→ WHAT YOU SHOULD DO:
Work out how many lines contain "Blender". Reply with the count alone.

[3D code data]

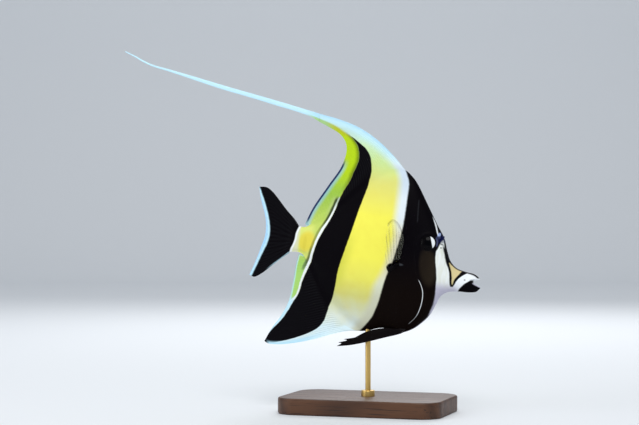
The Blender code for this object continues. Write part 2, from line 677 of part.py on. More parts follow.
def make_stand(trunk):
    """Plate, collar and one rod, which stands in a blind hole in the belly."""
    make_base()
    fish_x = -float(belly(0)) * math.tan(NOSE_DOWN)
    belly_height = SWIM_HEIGHT + float(belly(fish_x)) * math.cos(NOSE_DOWN) - fish_x * math.sin(NOSE_DOWN)
    top = belly_height + ROD_INSET
    hole = drum("hole", ROD_RADIUS + GAP, belly_height - 20, top + GAP, BRASS, 24)
    cut(trunk, hole)
    drum("stand_rod", ROD_RADIUS, BASE_HEIGHT + GAP, top, BRASS, 24)
    collar = drum("stand_collar", COLLAR_RADIUS, BASE_HEIGHT + GAP, BASE_HEIGHT + GAP + COLLAR_HEIGHT, BRASS)
    bore = drum("bore", ROD_RADIUS + GAP, BASE_HEIGHT - 5, BASE_HEIGHT + COLLAR_HEIGHT + 5, BRASS, 24)
    cut(collar, bore)


def main():
    for thing in list(bpy.data.objects):
        bpy.data.objects.remove(thing)
    pose = bpy.data.objects.new("swim_pose", None)
    bpy.context.scene.collection.objects.link(pose)
    pose.location.z = SWIM_HEIGHT * MM
    pose.rotation_euler.y = NOSE_DOWN
    bpy.context.view_layer.update()
    make_head(pose)
    make_jaw(pose)
    trunk = make_trunk(pose)
    make_stalk(pose)
    make_tail(pose)
    make_dorsal(pose)
    make_filament("dorsal_filament_inner", FILAMENT_TOP[0][0], FILAMENT_JOIN_X + GAP / 2, 14, pose)
    make_filament("dorsal_filament_outer", FILAMENT_JOIN_X - GAP / 2, FILAMENT_TOP[-1][0], 14, pose)
    make_anal(pose)
    for side, word in ((-1, "right"), (1, "left")):
        make_pectoral(f"pectoral_fin_{word}", side, pose)
        make_pelvic(f"pelvic_fin_{word}", side, PELVIC_TIP_LIFT_LEFT if side > 0 else 0, pose)
        make_eye(f"eye_{word}", side, pose)
        make_horn(f"brow_horn_{word}", side, pose)
    make_stand(trunk)


main()
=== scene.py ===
# %% [markdown]
# # A moorish idol on a stand
# A moorish idol is a reef fish as thin as a plate: lemon yellow and white between black bars, with a long
# snout and a dorsal fin that ends in a trailing streamer. The plain solids of a life-size model are loaded
# first and never moved. The cells below build the surface that shows, around those solids and in their
# frame, and then paint it with sums of shader nodes instead of pictures.

# %% Load the solids
import math

import bpy
import numpy as np
from mathutils import Matrix, Vector


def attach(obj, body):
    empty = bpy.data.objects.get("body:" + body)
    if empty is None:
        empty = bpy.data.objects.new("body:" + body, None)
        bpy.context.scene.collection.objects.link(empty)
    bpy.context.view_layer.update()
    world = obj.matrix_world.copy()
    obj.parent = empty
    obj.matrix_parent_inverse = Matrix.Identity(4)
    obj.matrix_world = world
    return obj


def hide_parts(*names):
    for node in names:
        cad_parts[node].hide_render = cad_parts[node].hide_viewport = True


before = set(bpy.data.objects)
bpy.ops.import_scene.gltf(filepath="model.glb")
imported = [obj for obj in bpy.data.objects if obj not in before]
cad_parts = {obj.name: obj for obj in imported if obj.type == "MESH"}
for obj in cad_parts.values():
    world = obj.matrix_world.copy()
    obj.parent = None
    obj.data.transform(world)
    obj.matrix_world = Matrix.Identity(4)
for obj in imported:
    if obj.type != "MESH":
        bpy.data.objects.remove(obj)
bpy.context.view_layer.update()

# %% [markdown]
# ## Where the fish swims
# The fish is drawn level in its own frame, in millimetres, with X forward to the snout, Y to its left and
# Z up. On the stand it swims 120 mm up with its nose 8 degrees down. Every piece of the fish goes through
# this one transform, and its mesh also keeps the level places, for the paint to read.

# %% Pose of the fish
MM = 0.001
NOSE_DOWN = math.radians(8)
SWIM_HEIGHT = 120
FISH_POSE = Matrix.Translation((0, 0, SWIM_HEIGHT * MM)) @ Matrix.Rotation(NOSE_DOWN, 4, "Y")
print("nose down by", round(math.degrees(NOSE_DOWN)), "degrees at", SWIM_HEIGHT, "mm")

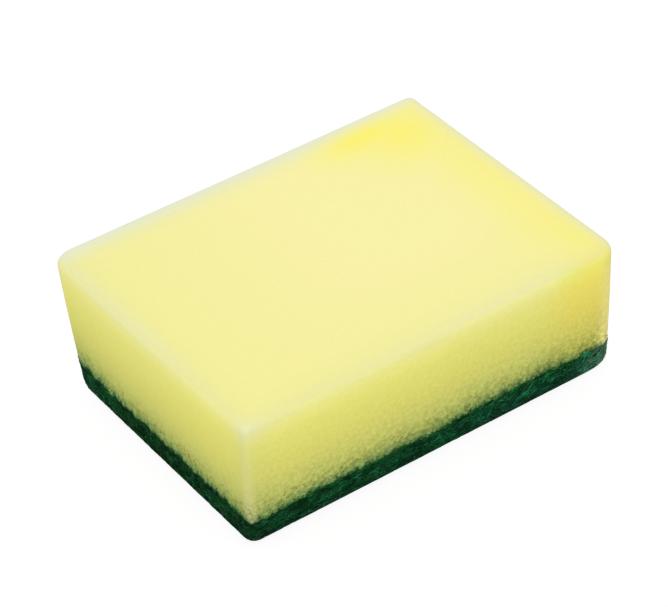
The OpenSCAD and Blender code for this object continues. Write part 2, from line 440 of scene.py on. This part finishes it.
# The block of foam; its finishes have their places in mm, x to the right and y to the back
foamSetup = {
    "levels": 70,               # rows of the grid from the bond up to the rim
    "tightness": 0.75,          # rows beside the bond against the average row
    "toneTurn": (0.6 * mm, 3 * mm),  # up to here the tones follow the tears, from there the waves
    "cellSize": 0.95 * mm,      # small open cells: spacing, then their width as a share of it
    "cellWidth": 0.8,
    "cellDepths": (0.008 * mm, 0.02 * mm, 0.08 * mm),  # on the top, high and low on the sides
    "rimFade": 2 * mm,          # the top's cells get shallow over this
    "cellFade": 5 * mm,         # height over which the low ones fade out
    "grainScale": 1100,
    "grain": [(0.19, 2.2), (0.1, 7)],  # light and dark of the cut cells: amount at the bond, fade
    "grainBase": 0.005,
    "endGrain": 0.65,           # the ends are cut finer, and it fades out this much sooner
    "endFade": 0.6,
    "endFrom": (43, 44.5),      # x over which a side turns into an end
    "tears": [(2000, 0.36), (500, 0.2)],  # wander of the side's tones: scale, mm up and down
    "tearFade": (3, 12),        # height over which it fades out
    "noiseReach": (0.38, 0.62),  # the levels between which a noise mostly lies
    "specks": (2.4, 1.8),       # brown specks: middle height and spread
    "speckFrom": (0.3, 1),
    "speckScale": 1.2,          # against the grain's
    "speckLevels": (0.57, 0.7, 0, 0.75),  # levels of the noise, then strengths there
    "roughness": 0.9,
    "specular": 0.15,
    "bumpStrength": 0.5,
    "bumpDepth": 1 * mm,
    # Colour by height above the bond, then by distance in from the rim of the top face. Up the
    # sides it darkens and turns green towards the bond: partly the pad's green fibres, partly
    # painted shade
    "sideTones": [
        (0, (0.036, 0.107, 0.023)), (0.3, (0.071, 0.159, 0.039)),
        (0.55, (0.118, 0.219, 0.059)), (0.8, (0.168, 0.277, 0.077)),
        (1.05, (0.214, 0.324, 0.09)), (1.3, (0.256, 0.361, 0.097)),
        (1.55, (0.293, 0.392, 0.102)), (2.05, (0.349, 0.434, 0.105)),
        (2.55, (0.406, 0.475, 0.113)), (3.55, (0.5, 0.542, 0.13)),
        (4.55, (0.561, 0.586, 0.141)), (5.55, (0.603, 0.62, 0.15)),
        (7.55, (0.677, 0.672, 0.166)), (10.5, (0.757, 0.735, 0.168)),
        (14.5, (0.823, 0.793, 0.188)), (18.5, (0.88, 0.848, 0.211)),
        (19.8, (0.914, 0.878, 0.236)), (21, (0.934, 0.902, 0.272)),
        (22, (0.932, 0.904, 0.304)), (23.1, (0.878, 0.853, 0.338)),
        (23.8, (0.834, 0.813, 0.355)),
    ],
    "topTones": [
        (0, (0.84, 0.82, 0.355)), (1, (0.84, 0.816, 0.347)), (2, (0.85, 0.824, 0.34)),
        (3, (0.868, 0.84, 0.333)), (5, (0.886, 0.851, 0.326)), (8, (0.905, 0.86, 0.334)),
    ],
    "topBlend": 0.4,            # the two meet over this much on each side of the rim
    "warmTop": (1.04, 1.022, 1.16),     # what the top's tone is multiplied by, middle and right
    "warmTopX": (-42, 10),
    "warmTopY": (-30, -6),
    "warmTopFront": 0.4,        # share of it that is left along the front
    # Painted light, a yellow glow inside the right edge: strength, middle, reach to its left and
    # right, at its front end and from there back
    "paintedGlowColour": (0.975, 0.885, 0.15),
    "glowBand": [(0.45, 42, 7, 4.5), (0.42, 39.5, 8, 4.5)],
    "glowTurn": (-32, -20),
    # Patches of the painted yellow glow: strength, then middle, reach below and above it and
    # power, for x and for y
    "glowPatches": [
        (0.86, (28, 12, 11, 2.4), (28, 6, 4.5)),
        (0.78, (35, 11, 8), (24.5, 11.5, 8)),
    ],
    "glowEdge": 5,              # the yellow fades out over this towards the edges
    "glowRight": 1.2,           # and comes this much closer to the right one
    # Painted highlights along the rims: strength and width
    "rimHighlightColour": (0.8, 0.83, 0.64),
    "backWidths": (4.4, 3.0),   # on the top, in the left part and in the right
    "backNarrows": (10, 28),
    "rightTop": (0.55, 1.9),
    "leftTop": (0.16, 2),
    "leftTopInset": 1,
    "backSide": (1, 1.5),       # below the rim
    "rightSide": (0.5, 2.6),
    "leftSide": (0.22, 2.6),
    "leftHaze": (0.08, 9),
    "sideTurn": 3,              # distance from an edge over which its side's painted highlight comes in
    "leftFrom": (-22, 0),       # the left rim's painted highlight runs from here to the back
    "frontHaze": (0.07, 5, 3),  # strength, width and power of the front rim's middle
    "frontHazeDrop": 1.5,
    "frontHazeX": ((-6, 14), (34, 28)),
    "frontHazeInset": (8, 3),
    "spot": (0.3, 3),           # painted highlight spot on the front left corner
    "spotPlace": (-44, -34),
    "spotRim": 2.5,
    # The front side's warm right end, on the side and then over the rim
    "warmEnd": (1.07, 0.955, 0.75),
    "warmEndX": ((22, 36), (30, 38)),
    "warmEndTop": 0.6,
    "warmEndRim": (-5, 0.5),
    "warmEndFoot": 0.75,        # share of it that is left low down
    "warmEndRise": (5, 14),
    # The foot of that end is lighter, as if it stood higher: how much, then middle and reach
    "footLift": 2,
    "footLiftX": (42, 5),
    "footLiftHeight": (3.4, 2.6),
    "footLiftFrom": (0.3, 1.8),
    "frontReach": 3,            # how far each side's finishes run round onto its neighbours
    "leftReach": 2,
    "yellowRim": (0.97, 1.01, 0.78),    # the front rim's right end
    "yellowRimX": (25, 33),
    "yellowRimDrop": 1.6,
    "yellowRimWidth": 3.2,
    "dimEnd": (0.93, 0.94, 1.0),        # both sides beside the front left corner
    "dimReach": 7,
    # Painted highlights along the upright edges: name, width, sharpness of the strip's sides,
    # strength, warmth
    "corners": [
        ("frontLeft", 1.1, 2, 0.4, 0), ("frontRight", 3.3, 4, 0.85, 1),
        ("backLeft", 3.3, 4, 0.6, 0), ("backRight", 1.3, 2, 0.5, 0),
    ],
    "coolEdgeHighlight": (0.76, 0.75, 0.37),
    "warmEdgeHighlight": (0.9, 0.8, 0.28),
    "cornerTop": (1, -2),       # the strips fade out over the rim
    "cornerLean": 0.3,          # how far down the corner's radius is taken
    "cornerShift": {"frontLeft": -0.8},  # this one's painted highlight lies more on the end
    "cornerNear": 8,
    "speckColour": (0.2, 0.17, 0.04),
}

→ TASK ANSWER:
2